Of course, the most significant changes can only come about through national government policy, and here politicians must lead by example with real action – no more pleasant soundbites and greenwashing. Economies need to stop chasing ever-increasing growth, and must quickly rebalance on the basis of sustainability whilst maintaining a good standard of life for everyone. There must be no new fossil fuel based projects, no new major road building schemes, an end to the exploitation of other nations for the ‘clean up’ of our own by-products. Instead, there must be a programme of rapid and sustained investment in technologies to clean up transport, energy, food production, and waste disposal as well as policies to help consumers make better, informed choices when buying all manner of products.

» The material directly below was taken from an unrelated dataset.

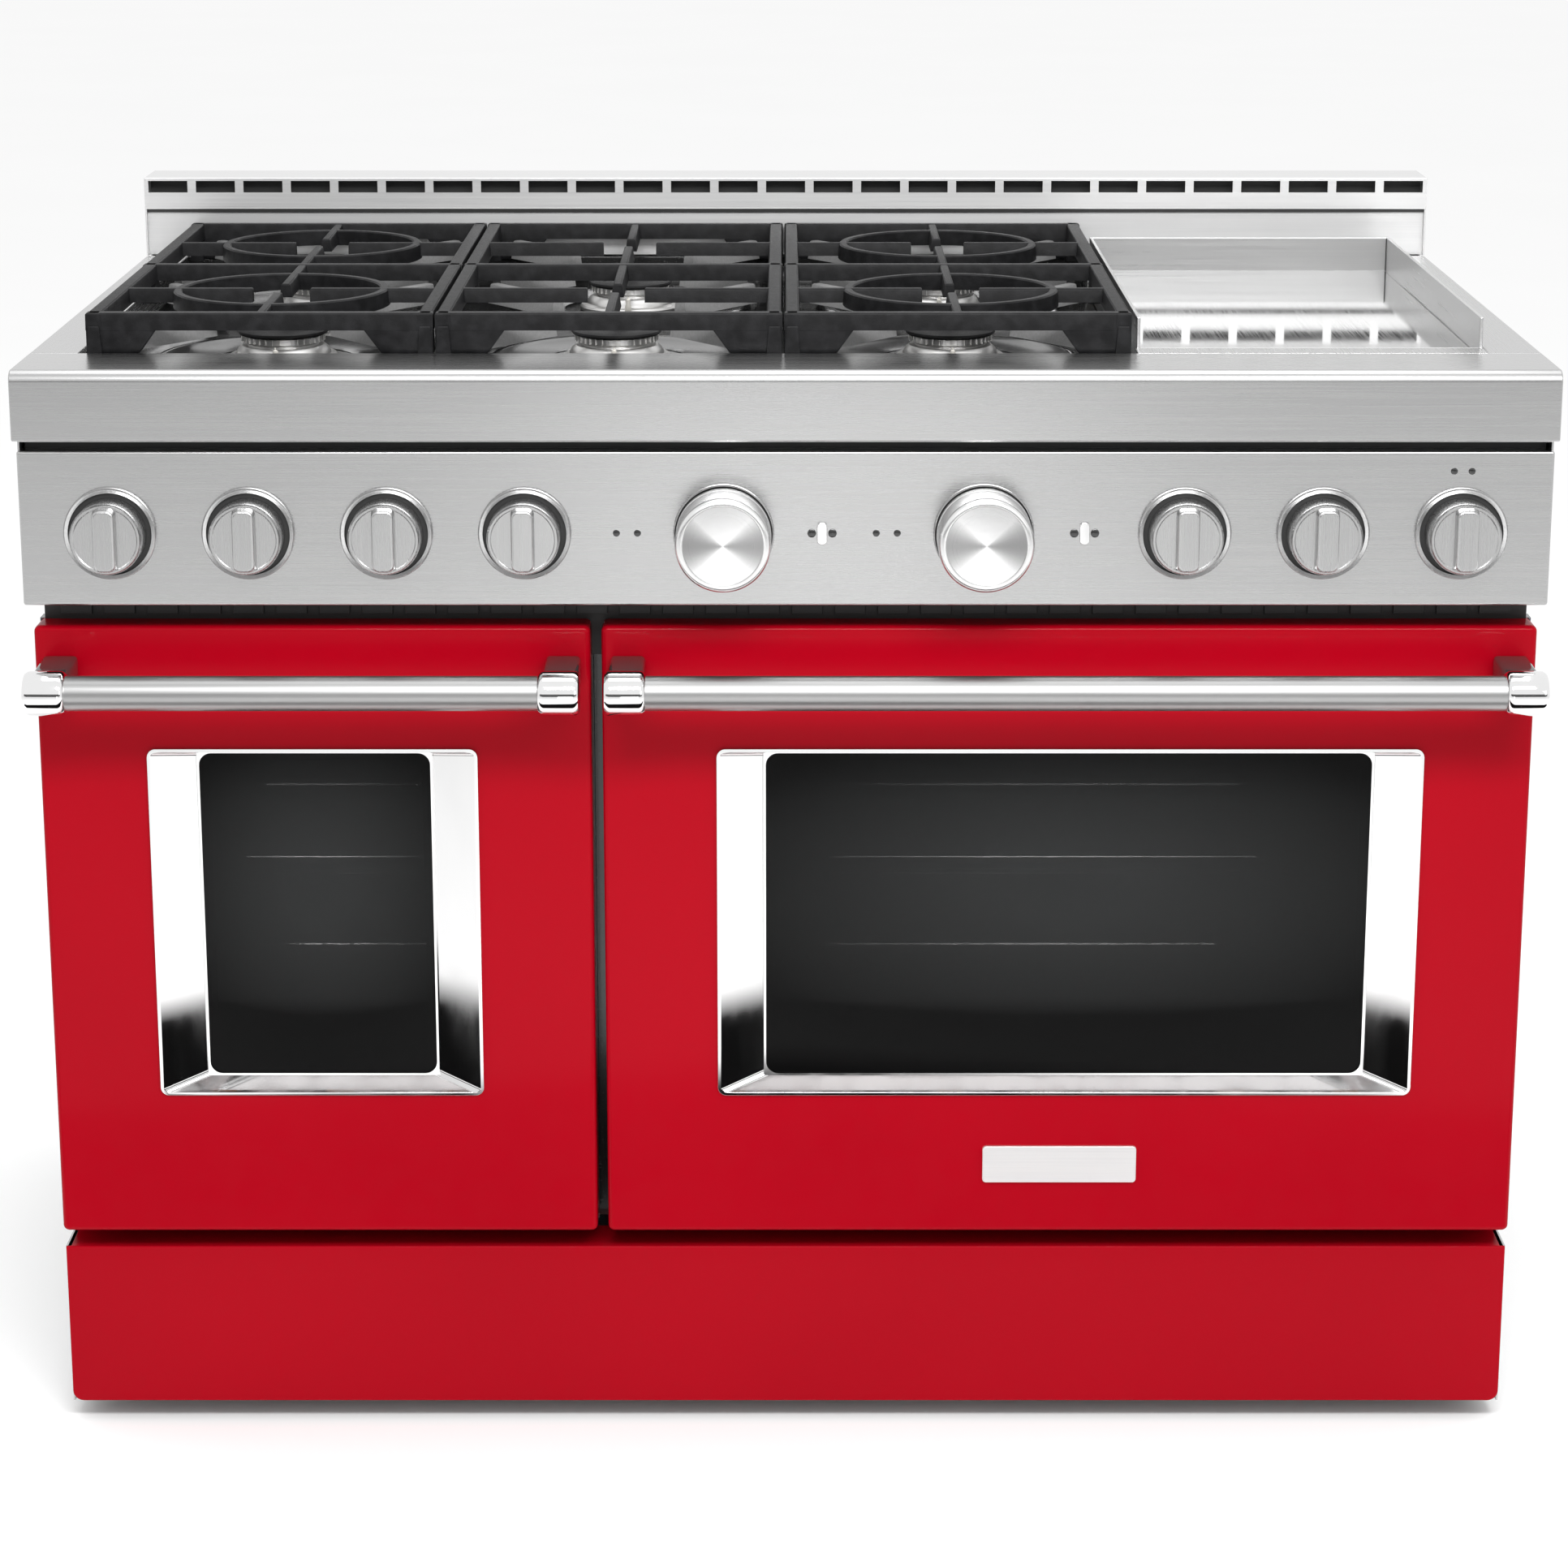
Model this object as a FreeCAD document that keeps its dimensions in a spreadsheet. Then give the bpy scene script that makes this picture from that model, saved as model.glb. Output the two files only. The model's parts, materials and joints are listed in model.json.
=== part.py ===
import FreeCAD, Part
import os
import Sketcher

# A freestanding gas range with six open burners, a griddle and two ovens.
# Millimetres, +Z up, the front faces -Y. The origin is on the floor, under the middle of the
# bounding box. Depths are counted backwards from the front edge of the landing ledge.

Vector = FreeCAD.Vector
doc = FreeCAD.newDocument("gas_range")

# ---------------------------------------------------------------- driving dimensions
dims = doc.addObject("Spreadsheet::Sheet", "dims")
sizes = {
    # overall
    "wide": 1216, "body_deep": 710, "ledge_height": 914, "guard_tall": 74,
    # sheet metal and gaps
    "sheet": 1.5, "liner_wall": 1.5, "plate": 3, "side_set": 2, "curved_gap": 0.5, "running": 0.05,
    # landing ledge and control panel
    "fascia_tall": 56, "ledge_deep": 86, "ledge_round": 9, "panel_set": 12, "panel_gap": 10,
    "panel_tall": 125, "panel_return": 26, "panel_end_set": 1,
    # doors
    "door_face": 37, "door_thick": 44, "skin_deep": 30, "vent_gap": 23, "door_bottom": 178,
    "door_side": 2.5, "door_gap": 9, "split_share": -0.1258, "door_round": 5, "frame_set": 88,
    "pivot_in": 24, "pivot_up": 12, "pin_radius": 5, "pin_reach": 13, "eye_radius": 9,
    "arm_thick": 6, "notch_gap": 2, "hinge_in": 60, "block_half": 17,
    # windows
    "window_shift": 2.5, "bezel_border": 180,
    "bezel_low": 300, "bezel_drop": 102, "bezel_side": 39.5,
    "bezel_foot": 14, "bezel_head": 7, "bezel_lip": 2.5, "bezel_proud": 2.5, "bezel_deep": 14,
    "glass_thick": 4, "glass_lap": 8,
    # handles
    "handle_reach": 68, "handle_drop": 38, "bar_radius": 14, "cap_radius": 18, "cap_long": 33,
    "cap_round": 3, "handle_end": 5, "post_radius": 13,
    # badge plate
    "badge_x": 228, "badge_z": 239, "badge_wide": 128, "badge_tall": 32, "badge_thick": 3,
    # kick panel and feet
    "kick_face": 48, "kick_top": 160, "kick_bottom": 19, "base_height": 55, "foot_radius": 22,
    "foot_thick": 10, "stem_radius": 8, "foot_in": 60,
    # ovens
    "oven_border": 118, "oven_low": 225, "oven_drop": 60,
    "oven_short": 200, "wool": 20, "rail_low": 172, "rail_lap": 16, "gasket_in": 6,
    "gasket_wide": 10, "rack_bar": 5, "rack_wire": 3, "rack_side_gap": 9, "rack_short": 60,
    "rack_pitch": 32, "rack_low_share": 0.253, "rack_high_share": 0.6145, "ladder_bar": 5,
    "lamp_radius": 22,
    "lamp_deep": 8, "lamp_drop": 45, "tube_radius": 12, "tube_bore": 10,
    # convection fan
    "fan_share": 0.47, "fan_radius": 70, "fan_deep": 14, "hub_radius": 15, "shaft_radius": 4,
    "blade_thick": 2, "cover_radius": 92, "cover_set": 28, "motor_radius": 45, "motor_deep": 36,
    # cooktop
    "side_ledge": 40, "well_deep": 30, "guard_deep": 60, "front_burner": 228,
    "rear_burner_set": 141, "base_radius": 46, "base_tall": 14, "head_radius": 34, "head_tall": 22,
    "cap_tall": 5, "burner_cap_radius": 38, "igniter_radius": 3, "igniter_tall": 18,
    # grates
    "grate_side_gap": 5, "grate_share": 0.247, "grate_gap": 1.5, "grate_sink": 1,
    "grate_tall": 33, "grate_bar": 13, "rail_tall": 18, "ring_radius": 91, "ring_thick": 9,
    "grate_front": 88, "grate_rear_gap": 4, "finger_stop": 30, "arch_in": 62,
    # griddle
    "griddle_set": 5.5, "griddle_gap": 3, "griddle_front": 112, "griddle_rear_gap": 56,
    "griddle_rise": 25, "griddle_sink": 6, "griddle_thick": 12, "trough_deep": 14,
    "trough_tall": 20,
    # knobs
    "knob_rise": 59, "knob_share": 0.09, "knob_in": 73, "left_knob_share": -0.0403,
    "right_knob_share": 0.1291, "skirt_radius": 29, "knob_face_radius": 27.5, "skirt_tall": 20,
    "knob_stand": 2, "grip_wide": 19, "grip_high": 50, "grip_out": 14, "grip_round": 3,
    "bezel_inner": 30, "bezel_outer": 37, "bezel_thick": 5, "oven_knob_radius": 38,
    "oven_knob_face": 32, "oven_knob_out": 50, "oven_knob_stand": 6, "oven_bezel_outer": 40,
    "stem_half": 4, "stem_out": 12, "valve_half": 12, "valve_back": 34,
    # buttons and indicators
    "left_button_share": 0.0238, "right_button_share": 0.1949, "button_wide": 8, "button_high": 18,
    "button_out": 3, "button_deep": 15, "lens_radius": 3, "lens_deep": 6, "lens_out": 1,
    # gas and power
    "pipe_radius": 10, "pipe_set": 60, "pipe_side": 20, "inlet_height": 100, "inlet_radius": 10.6,
    "inlet_long": 20, "inlet_set": 3, "rear_set": 26, "pipe_rear": 38, "power_in": 208,
    "power_height": 130,
    "power_wide": 90, "power_tall": 60, "power_deep": 20, "power_hole": 11,
    # back guard
    "slot_tall": 11, "slot_web": 8, "slot_drop": 3, "slot_count": 27,
    # small gaps, laps and shares that the makers below use
    "over": 5, "loose": 1, "fold_gap": 0.3, "hole_clear": 4, "vent_low": 100, "vent_high": 40,
    "vent_in": 80, "vent_wide": 10, "vent_count": 40, "kick_round": 9, "kick_lap": 6,
    "ledge_hem": 2, "flame_in": 30, "flame_front": 20, "guard_round": 0.8, "shaft_clear": 3,
    "rack_front": 12, "ladder_front": 30, "ladder_below": 40, "ladder_above": 60,
    "tube_front": 30, "tube_drop": 60, "tube_set": 60, "tube_gap": 4, "tube_short": 60,
    "tube_end": 10, "lamp_share": 0.375, "lamp_aside": 60, "fan_gap": 2, "bore_spare": 3,
    "inner_ring": 0.35, "outer_ring": 0.68, "cover_hole": 8, "leg_share": 0.6, "leg_half": 3,
    "arm_half": 6, "lip_share": 0.7, "block_front": 5, "block_above": 6, "base_rim": 5,
    "igniter_gap": 6, "finger_share": 0.8, "tray_sink": 1, "knob_bevel": 3, "dish_deep": 2,
    "valve_front": 4, "valve_tall": 16, "button_round": 0.4375, "pipe_end": 30,
    "gland_share": 0.7, "far_lens_share": 0.07, "near_lens_share": 0.0563, "lens_aside": 7,
    "lens_rise": 50,
}
for row, (alias, value) in enumerate(sizes.items(), 1):
    dims.set(f"A{row}", alias)
    dims.set(f"B{row}", str(value))
    dims.setAlias(f"B{row}", alias)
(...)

With transport being a major contributor to carbon emissions, this is an area where individuals can make a simple choice… drive less and buy less! For local journeys, choose to walk, cycle, or use public transport wherever possible. If you must use a car, be efficient in your driving style, choice of route, and time of day to maximum miles per gallon. If you change your car, choose electric and charge from a renewable energy supply while still driving minimally. If you can reduce your car usage significantly, consider only using a hire car when its absolutely necessary rather than owning a vehicle outright.

Local governments need to start listening to their own climate emergency declarations, to actually make those proclamations mean something. This includes highways authorities recognising that it is no longer appropriate to re-develop roads (or build additional roads) to accommodate the movement of a growing number of vehicles. Instead, they must prioritise walking and cycling for local journeys and disincentivise private motor transport with the aim to reduce the number of vehicles using the road network.

Individual action may be a tiny drop in a very, very large pond and the actions of a relatively small country may pale in comparison to the biggest carbon emitters – but that cannot be an excuse to not make profound alterations to our society, to show the world a better way, to offer up real solutions. Otherwise, if we all take that view, then nothing happens except disaster. Everybody needs to work together to do what they can to meet head on this enormous challenge. We can do it, but we cannot stall any longer.